Stated problem:
Repeat exactly, and only, the lines from the one that contains "# The screws" through the one that contains "shown = obj.evaluated_get(depsgraph)", both ends included.

Provided data:

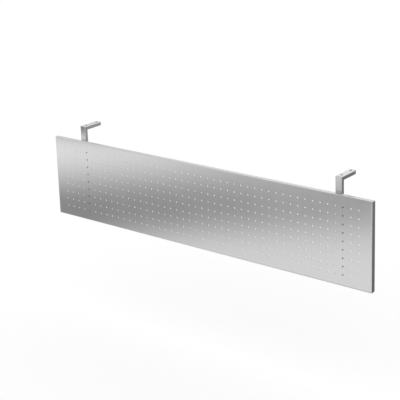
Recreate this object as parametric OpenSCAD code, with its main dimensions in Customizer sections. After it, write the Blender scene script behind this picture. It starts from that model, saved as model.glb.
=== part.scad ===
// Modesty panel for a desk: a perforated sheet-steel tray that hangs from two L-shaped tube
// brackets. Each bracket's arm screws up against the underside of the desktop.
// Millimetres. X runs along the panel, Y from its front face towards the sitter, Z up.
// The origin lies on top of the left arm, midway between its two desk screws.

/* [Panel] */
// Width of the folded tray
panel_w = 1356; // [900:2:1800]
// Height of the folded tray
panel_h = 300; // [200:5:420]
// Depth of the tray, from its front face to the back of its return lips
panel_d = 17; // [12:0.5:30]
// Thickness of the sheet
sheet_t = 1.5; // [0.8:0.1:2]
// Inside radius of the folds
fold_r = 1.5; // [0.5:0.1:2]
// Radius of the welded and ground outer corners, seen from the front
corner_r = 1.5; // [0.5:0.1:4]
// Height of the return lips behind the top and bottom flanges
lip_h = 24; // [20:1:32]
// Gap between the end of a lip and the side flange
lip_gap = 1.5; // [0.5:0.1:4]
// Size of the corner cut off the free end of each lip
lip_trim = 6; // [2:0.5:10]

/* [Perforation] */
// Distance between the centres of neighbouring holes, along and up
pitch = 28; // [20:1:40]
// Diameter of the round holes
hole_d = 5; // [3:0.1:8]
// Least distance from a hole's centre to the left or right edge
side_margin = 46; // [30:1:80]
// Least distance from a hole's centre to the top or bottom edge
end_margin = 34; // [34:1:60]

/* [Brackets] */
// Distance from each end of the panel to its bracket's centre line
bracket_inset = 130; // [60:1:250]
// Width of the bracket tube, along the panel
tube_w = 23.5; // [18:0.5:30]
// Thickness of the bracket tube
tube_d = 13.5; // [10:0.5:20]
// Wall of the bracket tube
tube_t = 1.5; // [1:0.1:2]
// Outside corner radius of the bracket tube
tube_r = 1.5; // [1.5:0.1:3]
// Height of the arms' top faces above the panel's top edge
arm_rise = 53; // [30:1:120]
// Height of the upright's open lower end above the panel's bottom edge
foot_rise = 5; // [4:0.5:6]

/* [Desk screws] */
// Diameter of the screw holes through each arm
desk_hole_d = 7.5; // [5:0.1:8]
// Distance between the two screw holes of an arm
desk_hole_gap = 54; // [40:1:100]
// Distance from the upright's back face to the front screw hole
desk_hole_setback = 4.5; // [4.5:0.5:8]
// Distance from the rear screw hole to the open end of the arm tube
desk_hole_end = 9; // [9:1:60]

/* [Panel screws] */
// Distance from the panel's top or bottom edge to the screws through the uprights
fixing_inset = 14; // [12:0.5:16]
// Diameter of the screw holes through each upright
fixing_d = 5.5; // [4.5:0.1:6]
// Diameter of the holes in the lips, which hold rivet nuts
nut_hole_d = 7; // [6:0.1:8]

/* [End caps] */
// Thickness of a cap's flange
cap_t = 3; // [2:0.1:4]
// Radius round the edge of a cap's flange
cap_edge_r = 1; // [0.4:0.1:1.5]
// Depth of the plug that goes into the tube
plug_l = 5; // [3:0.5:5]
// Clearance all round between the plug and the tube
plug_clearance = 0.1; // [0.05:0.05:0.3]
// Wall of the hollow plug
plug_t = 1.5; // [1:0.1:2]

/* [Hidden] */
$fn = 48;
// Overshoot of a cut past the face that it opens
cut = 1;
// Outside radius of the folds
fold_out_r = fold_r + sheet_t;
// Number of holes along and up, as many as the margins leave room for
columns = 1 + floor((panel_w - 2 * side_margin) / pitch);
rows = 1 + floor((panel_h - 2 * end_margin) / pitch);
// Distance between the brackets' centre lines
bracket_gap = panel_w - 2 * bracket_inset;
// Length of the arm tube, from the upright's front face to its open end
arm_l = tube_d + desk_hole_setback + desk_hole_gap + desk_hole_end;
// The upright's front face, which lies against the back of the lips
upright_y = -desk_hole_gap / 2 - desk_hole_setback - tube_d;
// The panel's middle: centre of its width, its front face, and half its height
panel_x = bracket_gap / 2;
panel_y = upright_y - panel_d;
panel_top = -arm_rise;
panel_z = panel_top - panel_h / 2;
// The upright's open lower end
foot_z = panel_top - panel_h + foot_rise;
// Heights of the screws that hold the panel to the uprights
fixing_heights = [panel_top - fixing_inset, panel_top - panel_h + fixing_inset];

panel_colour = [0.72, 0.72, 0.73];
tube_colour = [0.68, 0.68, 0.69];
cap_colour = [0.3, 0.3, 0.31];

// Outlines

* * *

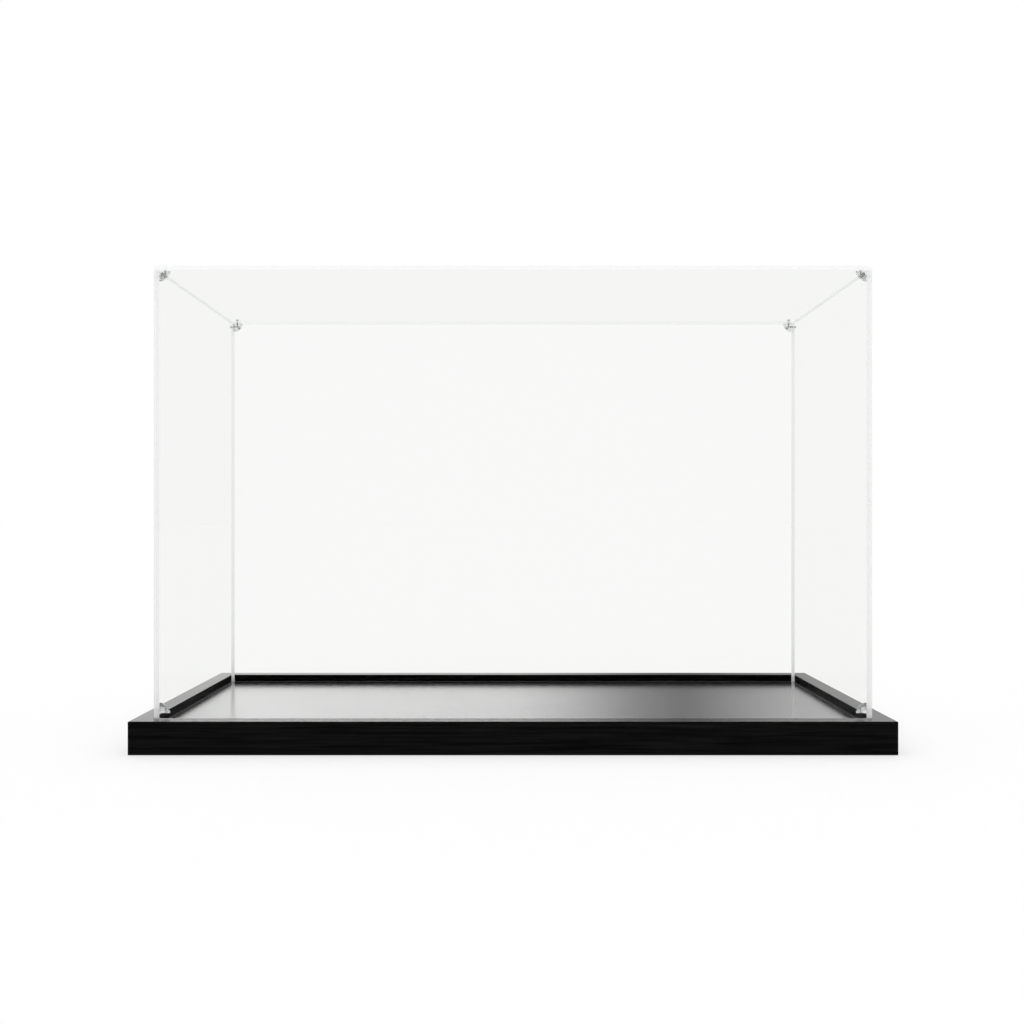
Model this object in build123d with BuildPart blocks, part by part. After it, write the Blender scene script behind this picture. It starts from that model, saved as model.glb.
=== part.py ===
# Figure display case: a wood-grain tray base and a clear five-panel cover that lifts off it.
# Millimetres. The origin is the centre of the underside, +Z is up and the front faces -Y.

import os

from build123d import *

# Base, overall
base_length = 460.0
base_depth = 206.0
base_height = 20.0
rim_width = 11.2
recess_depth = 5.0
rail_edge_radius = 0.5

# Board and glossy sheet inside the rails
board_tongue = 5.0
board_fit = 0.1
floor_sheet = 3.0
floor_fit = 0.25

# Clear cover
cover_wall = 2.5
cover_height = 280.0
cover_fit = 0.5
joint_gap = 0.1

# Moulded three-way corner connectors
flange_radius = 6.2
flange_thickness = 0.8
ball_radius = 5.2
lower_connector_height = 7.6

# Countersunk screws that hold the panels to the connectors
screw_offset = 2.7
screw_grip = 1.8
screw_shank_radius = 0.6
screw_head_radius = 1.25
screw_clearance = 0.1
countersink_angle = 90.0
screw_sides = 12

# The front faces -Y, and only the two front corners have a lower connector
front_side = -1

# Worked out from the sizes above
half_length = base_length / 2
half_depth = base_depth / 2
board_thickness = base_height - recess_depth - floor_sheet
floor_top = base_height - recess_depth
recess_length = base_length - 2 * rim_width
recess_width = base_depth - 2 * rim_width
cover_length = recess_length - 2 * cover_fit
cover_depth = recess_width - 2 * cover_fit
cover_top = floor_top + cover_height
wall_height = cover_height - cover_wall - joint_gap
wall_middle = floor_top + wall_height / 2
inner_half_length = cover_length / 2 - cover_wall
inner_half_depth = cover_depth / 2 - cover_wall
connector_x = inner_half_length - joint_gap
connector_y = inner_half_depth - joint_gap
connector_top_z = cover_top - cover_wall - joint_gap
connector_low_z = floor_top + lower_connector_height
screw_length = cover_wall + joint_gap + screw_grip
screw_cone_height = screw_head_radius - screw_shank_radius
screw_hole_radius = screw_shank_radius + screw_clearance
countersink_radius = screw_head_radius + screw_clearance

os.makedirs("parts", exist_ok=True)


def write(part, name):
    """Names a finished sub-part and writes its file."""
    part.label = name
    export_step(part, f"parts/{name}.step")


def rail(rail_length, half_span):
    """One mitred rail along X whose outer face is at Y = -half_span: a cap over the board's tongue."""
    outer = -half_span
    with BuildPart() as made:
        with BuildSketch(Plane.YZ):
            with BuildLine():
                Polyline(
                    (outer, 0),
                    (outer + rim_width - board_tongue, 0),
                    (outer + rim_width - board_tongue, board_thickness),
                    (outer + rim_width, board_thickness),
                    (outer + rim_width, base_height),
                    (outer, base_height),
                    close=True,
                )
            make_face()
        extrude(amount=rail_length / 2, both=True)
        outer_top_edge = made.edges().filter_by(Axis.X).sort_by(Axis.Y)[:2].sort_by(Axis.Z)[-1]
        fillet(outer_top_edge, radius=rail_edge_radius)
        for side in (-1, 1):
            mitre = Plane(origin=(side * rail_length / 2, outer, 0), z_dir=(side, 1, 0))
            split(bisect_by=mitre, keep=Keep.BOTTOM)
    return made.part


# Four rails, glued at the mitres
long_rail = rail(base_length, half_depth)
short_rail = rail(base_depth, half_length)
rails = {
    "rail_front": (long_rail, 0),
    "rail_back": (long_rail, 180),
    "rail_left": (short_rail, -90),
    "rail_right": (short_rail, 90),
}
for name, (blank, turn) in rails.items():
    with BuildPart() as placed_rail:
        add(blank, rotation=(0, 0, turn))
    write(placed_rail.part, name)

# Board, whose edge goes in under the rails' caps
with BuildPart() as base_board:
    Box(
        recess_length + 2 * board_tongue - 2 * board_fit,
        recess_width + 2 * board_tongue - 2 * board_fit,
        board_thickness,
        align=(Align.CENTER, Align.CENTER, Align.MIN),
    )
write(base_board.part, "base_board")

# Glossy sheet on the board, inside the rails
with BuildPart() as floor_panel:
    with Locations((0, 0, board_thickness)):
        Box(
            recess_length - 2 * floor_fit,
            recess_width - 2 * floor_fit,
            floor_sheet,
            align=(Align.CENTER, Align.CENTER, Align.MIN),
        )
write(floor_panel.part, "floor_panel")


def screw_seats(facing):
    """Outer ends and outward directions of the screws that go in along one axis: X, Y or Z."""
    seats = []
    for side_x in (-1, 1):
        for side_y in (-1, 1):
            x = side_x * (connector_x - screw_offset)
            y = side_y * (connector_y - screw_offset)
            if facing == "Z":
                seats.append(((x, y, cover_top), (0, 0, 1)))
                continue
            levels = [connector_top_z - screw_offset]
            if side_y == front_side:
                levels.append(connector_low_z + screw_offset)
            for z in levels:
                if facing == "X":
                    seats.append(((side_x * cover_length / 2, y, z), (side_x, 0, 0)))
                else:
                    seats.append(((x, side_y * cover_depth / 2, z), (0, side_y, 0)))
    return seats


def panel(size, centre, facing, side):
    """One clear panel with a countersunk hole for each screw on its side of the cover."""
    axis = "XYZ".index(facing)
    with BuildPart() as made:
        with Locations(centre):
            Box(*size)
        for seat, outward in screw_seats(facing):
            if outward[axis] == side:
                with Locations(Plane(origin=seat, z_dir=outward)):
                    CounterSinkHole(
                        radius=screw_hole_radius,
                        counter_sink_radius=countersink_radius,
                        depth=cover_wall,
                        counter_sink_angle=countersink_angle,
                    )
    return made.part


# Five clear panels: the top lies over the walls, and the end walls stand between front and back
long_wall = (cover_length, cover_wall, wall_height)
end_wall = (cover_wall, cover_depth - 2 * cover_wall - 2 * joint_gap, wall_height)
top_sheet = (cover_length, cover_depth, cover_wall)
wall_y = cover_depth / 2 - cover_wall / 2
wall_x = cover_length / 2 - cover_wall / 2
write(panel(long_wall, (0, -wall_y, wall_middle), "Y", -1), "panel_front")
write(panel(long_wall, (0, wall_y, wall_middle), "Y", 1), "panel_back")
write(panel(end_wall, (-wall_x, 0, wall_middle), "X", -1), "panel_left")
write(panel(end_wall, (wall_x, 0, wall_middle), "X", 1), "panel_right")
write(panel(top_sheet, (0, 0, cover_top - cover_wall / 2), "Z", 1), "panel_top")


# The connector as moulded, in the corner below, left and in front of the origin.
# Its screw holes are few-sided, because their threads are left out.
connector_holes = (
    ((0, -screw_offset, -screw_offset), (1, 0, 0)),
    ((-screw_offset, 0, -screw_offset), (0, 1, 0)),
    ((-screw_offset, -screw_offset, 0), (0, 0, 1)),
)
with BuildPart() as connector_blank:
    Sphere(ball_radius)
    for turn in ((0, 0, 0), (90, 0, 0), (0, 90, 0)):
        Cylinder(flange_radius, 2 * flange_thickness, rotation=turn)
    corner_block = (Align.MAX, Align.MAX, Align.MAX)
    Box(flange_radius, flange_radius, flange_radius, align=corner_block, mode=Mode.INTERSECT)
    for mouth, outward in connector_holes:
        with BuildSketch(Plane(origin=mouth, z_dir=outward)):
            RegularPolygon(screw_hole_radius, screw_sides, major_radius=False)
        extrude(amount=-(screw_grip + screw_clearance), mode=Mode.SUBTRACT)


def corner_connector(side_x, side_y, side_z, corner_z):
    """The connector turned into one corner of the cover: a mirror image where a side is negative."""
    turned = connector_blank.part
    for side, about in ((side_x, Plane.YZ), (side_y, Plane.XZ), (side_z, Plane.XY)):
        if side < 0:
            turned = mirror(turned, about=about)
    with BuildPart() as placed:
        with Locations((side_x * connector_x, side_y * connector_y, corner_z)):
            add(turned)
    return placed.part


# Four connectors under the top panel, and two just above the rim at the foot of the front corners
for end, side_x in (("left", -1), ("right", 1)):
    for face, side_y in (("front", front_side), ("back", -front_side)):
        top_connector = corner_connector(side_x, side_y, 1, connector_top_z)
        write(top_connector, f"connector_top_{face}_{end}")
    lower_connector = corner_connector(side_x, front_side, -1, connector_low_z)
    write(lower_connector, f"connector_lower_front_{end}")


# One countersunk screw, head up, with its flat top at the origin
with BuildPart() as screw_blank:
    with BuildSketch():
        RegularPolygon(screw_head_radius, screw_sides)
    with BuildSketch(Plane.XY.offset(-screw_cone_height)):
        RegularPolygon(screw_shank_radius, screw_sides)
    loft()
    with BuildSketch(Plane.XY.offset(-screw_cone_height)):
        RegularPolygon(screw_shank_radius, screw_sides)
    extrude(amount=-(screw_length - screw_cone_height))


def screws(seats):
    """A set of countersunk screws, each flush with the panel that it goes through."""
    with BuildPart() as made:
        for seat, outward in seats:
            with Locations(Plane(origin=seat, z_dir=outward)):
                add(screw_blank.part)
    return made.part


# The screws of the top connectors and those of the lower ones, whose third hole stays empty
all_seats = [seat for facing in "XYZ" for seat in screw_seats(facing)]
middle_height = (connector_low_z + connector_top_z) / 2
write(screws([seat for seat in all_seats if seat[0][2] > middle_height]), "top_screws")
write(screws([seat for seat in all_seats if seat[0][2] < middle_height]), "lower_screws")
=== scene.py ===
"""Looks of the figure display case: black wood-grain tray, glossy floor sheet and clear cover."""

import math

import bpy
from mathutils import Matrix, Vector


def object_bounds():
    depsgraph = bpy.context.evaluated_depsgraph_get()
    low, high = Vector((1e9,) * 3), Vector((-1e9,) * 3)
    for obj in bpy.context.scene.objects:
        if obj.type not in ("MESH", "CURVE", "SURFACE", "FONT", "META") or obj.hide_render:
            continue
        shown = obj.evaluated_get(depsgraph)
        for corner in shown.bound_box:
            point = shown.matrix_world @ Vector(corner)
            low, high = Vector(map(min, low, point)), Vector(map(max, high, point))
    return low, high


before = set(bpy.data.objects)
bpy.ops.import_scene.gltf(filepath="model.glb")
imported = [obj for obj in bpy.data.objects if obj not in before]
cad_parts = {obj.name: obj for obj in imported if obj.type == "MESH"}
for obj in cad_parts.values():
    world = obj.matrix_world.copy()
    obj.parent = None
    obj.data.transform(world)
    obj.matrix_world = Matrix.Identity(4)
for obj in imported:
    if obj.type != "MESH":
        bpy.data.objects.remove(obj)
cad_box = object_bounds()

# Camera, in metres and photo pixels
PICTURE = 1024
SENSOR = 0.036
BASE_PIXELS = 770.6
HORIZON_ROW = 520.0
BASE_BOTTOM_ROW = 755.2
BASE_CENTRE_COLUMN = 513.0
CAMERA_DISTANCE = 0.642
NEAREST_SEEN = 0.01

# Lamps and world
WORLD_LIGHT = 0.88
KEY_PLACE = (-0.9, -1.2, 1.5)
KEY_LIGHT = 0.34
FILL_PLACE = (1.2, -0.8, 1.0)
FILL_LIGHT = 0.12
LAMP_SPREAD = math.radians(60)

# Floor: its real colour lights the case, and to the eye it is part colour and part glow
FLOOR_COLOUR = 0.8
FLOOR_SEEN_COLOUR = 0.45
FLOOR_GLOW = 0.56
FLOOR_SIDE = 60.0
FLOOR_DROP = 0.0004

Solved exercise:
# The screws of the top connectors and those of the lower ones, whose third hole stays empty
all_seats = [seat for facing in "XYZ" for seat in screw_seats(facing)]
middle_height = (connector_low_z + connector_top_z) / 2
write(screws([seat for seat in all_seats if seat[0][2] > middle_height]), "top_screws")
write(screws([seat for seat in all_seats if seat[0][2] < middle_height]), "lower_screws")
=== scene.py ===
"""Looks of the figure display case: black wood-grain tray, glossy floor sheet and clear cover."""

import math

import bpy
from mathutils import Matrix, Vector


def object_bounds():
    depsgraph = bpy.context.evaluated_depsgraph_get()
    low, high = Vector((1e9,) * 3), Vector((-1e9,) * 3)
    for obj in bpy.context.scene.objects:
        if obj.type not in ("MESH", "CURVE", "SURFACE", "FONT", "META") or obj.hide_render:
            continue
        shown = obj.evaluated_get(depsgraph)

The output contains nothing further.